Records with modeling code
_____

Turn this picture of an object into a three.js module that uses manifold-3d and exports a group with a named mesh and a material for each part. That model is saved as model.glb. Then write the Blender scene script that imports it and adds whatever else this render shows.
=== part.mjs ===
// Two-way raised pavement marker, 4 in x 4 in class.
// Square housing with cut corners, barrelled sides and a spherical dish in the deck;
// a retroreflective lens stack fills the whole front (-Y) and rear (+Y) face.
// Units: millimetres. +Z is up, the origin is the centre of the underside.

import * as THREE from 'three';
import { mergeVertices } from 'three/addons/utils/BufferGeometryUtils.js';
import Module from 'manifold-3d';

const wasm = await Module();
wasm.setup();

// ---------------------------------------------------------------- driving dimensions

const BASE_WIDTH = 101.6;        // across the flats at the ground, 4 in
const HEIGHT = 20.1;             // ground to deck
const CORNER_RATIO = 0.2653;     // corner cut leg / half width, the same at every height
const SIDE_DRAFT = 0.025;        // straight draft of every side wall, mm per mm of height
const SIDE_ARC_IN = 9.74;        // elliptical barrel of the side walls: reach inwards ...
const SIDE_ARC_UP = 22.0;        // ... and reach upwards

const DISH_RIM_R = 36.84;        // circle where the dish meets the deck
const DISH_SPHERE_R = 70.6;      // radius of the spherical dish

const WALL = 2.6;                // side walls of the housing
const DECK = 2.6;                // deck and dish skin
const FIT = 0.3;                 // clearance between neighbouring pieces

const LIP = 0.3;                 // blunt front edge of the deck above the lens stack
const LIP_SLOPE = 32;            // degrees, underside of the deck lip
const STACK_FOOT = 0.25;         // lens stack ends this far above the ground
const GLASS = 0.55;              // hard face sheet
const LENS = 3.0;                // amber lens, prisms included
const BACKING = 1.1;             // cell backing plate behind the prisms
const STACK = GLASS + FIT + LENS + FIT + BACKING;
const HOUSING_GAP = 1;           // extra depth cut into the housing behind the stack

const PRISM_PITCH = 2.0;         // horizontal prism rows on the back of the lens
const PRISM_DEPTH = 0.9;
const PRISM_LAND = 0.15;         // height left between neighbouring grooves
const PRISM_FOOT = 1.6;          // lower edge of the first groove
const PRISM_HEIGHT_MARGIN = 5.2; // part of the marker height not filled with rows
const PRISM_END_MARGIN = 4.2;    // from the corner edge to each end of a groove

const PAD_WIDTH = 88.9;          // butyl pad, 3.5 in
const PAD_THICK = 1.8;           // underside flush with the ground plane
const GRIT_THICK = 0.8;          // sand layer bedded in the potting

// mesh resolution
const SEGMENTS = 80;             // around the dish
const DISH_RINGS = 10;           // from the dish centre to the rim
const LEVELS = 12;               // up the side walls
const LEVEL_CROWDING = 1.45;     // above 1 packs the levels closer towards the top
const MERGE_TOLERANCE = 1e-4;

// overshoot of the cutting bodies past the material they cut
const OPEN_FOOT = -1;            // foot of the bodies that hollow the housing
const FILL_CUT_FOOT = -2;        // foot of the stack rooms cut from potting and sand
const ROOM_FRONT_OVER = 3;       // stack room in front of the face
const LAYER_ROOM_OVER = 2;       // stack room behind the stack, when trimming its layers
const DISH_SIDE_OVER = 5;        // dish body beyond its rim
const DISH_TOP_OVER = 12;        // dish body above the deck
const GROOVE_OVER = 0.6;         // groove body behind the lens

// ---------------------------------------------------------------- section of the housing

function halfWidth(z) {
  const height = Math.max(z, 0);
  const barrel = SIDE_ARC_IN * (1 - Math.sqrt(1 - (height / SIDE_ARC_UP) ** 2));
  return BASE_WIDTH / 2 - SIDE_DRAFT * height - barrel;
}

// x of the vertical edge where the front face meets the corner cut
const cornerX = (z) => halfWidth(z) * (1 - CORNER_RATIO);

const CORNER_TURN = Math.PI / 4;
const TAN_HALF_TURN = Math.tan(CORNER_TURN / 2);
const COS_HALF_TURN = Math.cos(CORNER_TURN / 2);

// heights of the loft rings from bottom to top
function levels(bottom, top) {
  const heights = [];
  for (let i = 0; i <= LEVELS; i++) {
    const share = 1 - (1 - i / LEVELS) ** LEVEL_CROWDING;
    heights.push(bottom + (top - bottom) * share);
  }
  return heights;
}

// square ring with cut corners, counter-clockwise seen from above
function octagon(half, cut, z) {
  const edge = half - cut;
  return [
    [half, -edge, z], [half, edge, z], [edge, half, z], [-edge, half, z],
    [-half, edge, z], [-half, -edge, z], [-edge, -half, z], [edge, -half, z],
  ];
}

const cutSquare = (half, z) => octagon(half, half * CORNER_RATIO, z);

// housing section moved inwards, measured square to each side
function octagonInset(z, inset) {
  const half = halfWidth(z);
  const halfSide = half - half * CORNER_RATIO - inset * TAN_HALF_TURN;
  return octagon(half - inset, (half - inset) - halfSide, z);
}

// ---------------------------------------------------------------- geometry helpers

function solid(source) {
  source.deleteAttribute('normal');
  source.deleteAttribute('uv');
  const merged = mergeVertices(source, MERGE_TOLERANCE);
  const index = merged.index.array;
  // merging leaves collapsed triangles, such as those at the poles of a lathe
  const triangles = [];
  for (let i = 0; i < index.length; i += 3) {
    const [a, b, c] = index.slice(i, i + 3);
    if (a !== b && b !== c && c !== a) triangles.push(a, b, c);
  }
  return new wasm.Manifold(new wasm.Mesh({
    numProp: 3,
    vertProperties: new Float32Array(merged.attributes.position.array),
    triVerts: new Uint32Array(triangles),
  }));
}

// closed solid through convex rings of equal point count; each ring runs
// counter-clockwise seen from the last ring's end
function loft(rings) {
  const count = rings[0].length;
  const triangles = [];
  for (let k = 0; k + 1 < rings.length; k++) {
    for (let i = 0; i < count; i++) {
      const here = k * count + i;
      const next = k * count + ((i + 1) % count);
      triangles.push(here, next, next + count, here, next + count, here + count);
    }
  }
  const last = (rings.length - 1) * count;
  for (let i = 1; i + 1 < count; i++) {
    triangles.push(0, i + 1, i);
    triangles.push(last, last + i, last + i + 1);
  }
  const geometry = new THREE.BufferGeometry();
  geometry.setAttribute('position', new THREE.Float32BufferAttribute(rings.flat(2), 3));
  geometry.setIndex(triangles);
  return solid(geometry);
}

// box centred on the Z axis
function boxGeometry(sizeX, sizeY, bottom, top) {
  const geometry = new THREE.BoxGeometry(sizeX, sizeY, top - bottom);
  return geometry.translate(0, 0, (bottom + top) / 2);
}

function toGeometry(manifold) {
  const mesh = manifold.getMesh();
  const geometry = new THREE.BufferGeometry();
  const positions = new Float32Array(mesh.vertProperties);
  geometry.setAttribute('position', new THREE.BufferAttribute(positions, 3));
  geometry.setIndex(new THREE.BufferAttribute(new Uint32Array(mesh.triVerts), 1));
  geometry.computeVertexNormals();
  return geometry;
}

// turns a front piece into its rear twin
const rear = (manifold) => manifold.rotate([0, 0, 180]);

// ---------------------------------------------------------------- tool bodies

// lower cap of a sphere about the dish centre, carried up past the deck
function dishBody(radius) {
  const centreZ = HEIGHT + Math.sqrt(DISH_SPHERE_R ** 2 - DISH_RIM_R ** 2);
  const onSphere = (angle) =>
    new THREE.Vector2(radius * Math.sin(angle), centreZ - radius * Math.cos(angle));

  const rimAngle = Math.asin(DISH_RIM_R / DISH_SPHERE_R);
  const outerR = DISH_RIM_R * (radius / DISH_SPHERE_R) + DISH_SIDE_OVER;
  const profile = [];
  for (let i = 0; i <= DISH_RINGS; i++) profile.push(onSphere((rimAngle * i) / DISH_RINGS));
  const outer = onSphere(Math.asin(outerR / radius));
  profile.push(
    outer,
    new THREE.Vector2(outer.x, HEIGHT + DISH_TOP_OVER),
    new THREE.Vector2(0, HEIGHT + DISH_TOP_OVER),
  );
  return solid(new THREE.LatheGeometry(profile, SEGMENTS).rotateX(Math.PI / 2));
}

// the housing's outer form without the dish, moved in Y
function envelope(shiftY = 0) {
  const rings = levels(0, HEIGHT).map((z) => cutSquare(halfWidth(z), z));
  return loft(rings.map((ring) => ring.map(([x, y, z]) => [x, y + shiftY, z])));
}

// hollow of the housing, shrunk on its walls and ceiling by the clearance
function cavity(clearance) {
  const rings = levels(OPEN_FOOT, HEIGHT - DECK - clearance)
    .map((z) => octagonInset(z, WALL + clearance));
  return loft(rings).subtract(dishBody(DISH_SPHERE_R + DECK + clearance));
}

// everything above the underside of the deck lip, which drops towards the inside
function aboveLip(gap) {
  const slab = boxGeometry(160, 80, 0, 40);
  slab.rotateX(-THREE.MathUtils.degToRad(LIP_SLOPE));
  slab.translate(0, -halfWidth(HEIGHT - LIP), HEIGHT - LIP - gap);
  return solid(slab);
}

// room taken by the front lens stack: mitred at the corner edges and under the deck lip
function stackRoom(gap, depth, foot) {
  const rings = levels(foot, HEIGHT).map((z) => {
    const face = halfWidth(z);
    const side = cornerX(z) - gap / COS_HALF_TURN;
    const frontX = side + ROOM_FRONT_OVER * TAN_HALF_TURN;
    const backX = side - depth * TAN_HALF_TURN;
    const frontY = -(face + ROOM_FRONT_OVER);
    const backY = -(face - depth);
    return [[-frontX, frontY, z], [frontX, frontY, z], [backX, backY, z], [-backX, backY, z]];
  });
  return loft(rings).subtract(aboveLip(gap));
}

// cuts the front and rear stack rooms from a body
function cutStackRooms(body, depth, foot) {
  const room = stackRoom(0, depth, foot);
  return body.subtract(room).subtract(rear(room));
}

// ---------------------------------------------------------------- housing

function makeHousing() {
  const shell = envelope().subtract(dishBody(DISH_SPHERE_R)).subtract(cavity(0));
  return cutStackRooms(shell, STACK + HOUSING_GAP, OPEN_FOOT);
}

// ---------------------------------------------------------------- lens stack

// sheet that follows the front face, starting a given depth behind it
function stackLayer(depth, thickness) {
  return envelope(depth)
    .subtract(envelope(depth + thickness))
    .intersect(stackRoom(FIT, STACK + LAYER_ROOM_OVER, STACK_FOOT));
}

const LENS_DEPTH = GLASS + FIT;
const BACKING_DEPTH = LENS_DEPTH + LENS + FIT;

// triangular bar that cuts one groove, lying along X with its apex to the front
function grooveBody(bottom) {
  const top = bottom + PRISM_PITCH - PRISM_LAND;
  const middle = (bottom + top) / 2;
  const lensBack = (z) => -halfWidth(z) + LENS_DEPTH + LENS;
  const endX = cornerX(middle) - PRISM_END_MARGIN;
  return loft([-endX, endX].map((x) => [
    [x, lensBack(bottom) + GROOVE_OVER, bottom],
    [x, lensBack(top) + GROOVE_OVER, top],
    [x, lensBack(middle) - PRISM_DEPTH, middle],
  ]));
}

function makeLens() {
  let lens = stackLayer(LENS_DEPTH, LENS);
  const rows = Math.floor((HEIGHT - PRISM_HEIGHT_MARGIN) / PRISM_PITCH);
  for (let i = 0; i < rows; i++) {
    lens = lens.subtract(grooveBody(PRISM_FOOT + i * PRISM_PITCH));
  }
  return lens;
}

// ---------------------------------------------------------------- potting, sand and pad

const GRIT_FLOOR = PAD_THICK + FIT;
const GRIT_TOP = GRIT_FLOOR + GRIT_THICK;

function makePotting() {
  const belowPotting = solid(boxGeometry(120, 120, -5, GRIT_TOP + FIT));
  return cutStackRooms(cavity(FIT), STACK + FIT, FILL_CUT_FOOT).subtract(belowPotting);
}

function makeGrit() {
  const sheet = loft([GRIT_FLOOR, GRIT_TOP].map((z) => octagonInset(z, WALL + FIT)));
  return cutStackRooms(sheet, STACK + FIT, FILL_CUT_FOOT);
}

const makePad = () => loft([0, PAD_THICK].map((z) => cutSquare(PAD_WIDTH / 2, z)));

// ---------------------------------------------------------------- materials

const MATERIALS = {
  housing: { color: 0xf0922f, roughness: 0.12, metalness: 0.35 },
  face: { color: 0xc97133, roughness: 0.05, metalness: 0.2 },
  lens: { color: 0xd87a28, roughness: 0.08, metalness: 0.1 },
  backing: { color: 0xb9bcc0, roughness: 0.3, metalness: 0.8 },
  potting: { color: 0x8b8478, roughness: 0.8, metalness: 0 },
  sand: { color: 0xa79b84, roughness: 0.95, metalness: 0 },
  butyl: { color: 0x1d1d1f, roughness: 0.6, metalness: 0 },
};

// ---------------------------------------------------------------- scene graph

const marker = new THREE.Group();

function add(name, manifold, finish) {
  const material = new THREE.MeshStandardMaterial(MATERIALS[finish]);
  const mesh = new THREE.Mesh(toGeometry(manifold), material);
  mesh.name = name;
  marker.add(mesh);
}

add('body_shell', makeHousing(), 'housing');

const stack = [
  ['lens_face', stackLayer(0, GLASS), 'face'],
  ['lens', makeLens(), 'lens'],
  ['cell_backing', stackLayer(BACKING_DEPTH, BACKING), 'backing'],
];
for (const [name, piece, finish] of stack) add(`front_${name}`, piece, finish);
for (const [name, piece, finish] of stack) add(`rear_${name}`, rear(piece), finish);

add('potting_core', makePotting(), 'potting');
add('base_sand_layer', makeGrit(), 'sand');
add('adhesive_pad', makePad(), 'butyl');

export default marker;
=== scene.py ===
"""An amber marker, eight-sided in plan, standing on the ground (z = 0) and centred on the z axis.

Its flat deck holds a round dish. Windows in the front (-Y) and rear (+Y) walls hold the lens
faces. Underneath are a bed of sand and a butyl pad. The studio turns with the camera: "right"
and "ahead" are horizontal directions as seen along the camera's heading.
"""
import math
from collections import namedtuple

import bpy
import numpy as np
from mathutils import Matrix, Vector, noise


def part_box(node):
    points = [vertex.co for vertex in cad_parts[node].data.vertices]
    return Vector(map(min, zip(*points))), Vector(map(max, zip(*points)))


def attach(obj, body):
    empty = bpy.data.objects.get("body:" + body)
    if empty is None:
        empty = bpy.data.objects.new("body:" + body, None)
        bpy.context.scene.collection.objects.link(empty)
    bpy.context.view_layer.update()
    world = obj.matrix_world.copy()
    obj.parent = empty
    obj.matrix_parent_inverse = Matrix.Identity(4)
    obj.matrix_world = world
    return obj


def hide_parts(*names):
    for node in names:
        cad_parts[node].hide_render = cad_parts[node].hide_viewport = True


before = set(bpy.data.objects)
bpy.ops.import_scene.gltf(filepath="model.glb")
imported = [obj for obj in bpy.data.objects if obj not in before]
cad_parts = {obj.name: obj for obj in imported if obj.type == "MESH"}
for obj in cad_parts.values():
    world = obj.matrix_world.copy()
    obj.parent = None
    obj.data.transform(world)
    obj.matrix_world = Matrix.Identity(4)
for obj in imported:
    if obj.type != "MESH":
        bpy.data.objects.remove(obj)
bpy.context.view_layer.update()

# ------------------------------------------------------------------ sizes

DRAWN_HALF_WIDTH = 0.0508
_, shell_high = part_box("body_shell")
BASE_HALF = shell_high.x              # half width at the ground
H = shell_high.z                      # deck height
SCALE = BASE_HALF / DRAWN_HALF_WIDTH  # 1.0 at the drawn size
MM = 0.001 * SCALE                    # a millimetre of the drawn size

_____

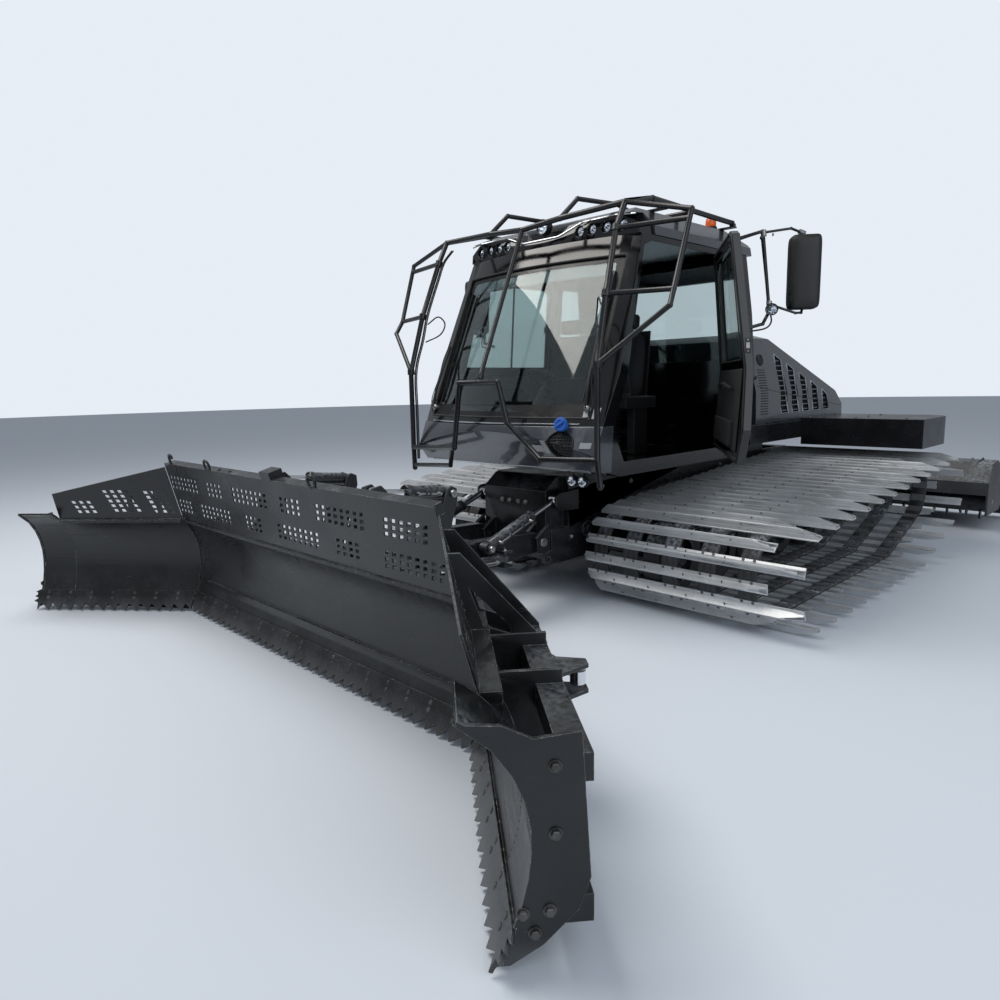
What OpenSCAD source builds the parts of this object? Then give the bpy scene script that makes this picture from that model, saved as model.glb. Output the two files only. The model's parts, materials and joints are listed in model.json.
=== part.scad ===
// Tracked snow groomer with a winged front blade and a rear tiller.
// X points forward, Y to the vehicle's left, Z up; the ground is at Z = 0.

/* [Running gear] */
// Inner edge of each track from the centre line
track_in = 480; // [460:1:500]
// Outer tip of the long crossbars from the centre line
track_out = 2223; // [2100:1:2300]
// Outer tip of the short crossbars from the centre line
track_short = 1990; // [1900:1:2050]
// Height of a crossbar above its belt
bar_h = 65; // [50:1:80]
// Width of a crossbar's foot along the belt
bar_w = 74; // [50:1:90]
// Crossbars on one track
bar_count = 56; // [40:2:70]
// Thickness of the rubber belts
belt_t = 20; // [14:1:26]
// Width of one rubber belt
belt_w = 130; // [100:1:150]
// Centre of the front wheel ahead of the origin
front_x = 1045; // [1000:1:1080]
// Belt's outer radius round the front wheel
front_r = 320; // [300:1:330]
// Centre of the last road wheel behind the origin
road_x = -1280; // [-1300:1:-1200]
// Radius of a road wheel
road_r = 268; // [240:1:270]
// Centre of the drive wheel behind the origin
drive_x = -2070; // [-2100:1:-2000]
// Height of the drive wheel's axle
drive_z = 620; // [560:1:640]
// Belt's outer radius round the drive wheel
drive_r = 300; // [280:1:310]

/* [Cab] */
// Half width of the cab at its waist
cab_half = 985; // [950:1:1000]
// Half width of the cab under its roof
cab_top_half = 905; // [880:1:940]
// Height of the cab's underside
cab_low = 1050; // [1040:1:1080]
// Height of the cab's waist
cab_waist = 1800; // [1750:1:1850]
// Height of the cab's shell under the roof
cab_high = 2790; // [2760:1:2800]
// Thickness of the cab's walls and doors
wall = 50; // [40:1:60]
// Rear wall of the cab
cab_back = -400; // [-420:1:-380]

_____

| What to produce |
This exercise asks for the lines from the line with "add('potting_core', makePotting(), 'potting');" to the line with "points = [vertex.co", both lines included, set down exactly and with nothing else.

| Exercise answer |
add('potting_core', makePotting(), 'potting');
add('base_sand_layer', makeGrit(), 'sand');
add('adhesive_pad', makePad(), 'butyl');

export default marker;
=== scene.py ===
"""An amber marker, eight-sided in plan, standing on the ground (z = 0) and centred on the z axis.

Its flat deck holds a round dish. Windows in the front (-Y) and rear (+Y) walls hold the lens
faces. Underneath are a bed of sand and a butyl pad. The studio turns with the camera: "right"
and "ahead" are horizontal directions as seen along the camera's heading.
"""
import math
from collections import namedtuple

import bpy
import numpy as np
from mathutils import Matrix, Vector, noise


def part_box(node):
    points = [vertex.co for vertex in cad_parts[node].data.vertices]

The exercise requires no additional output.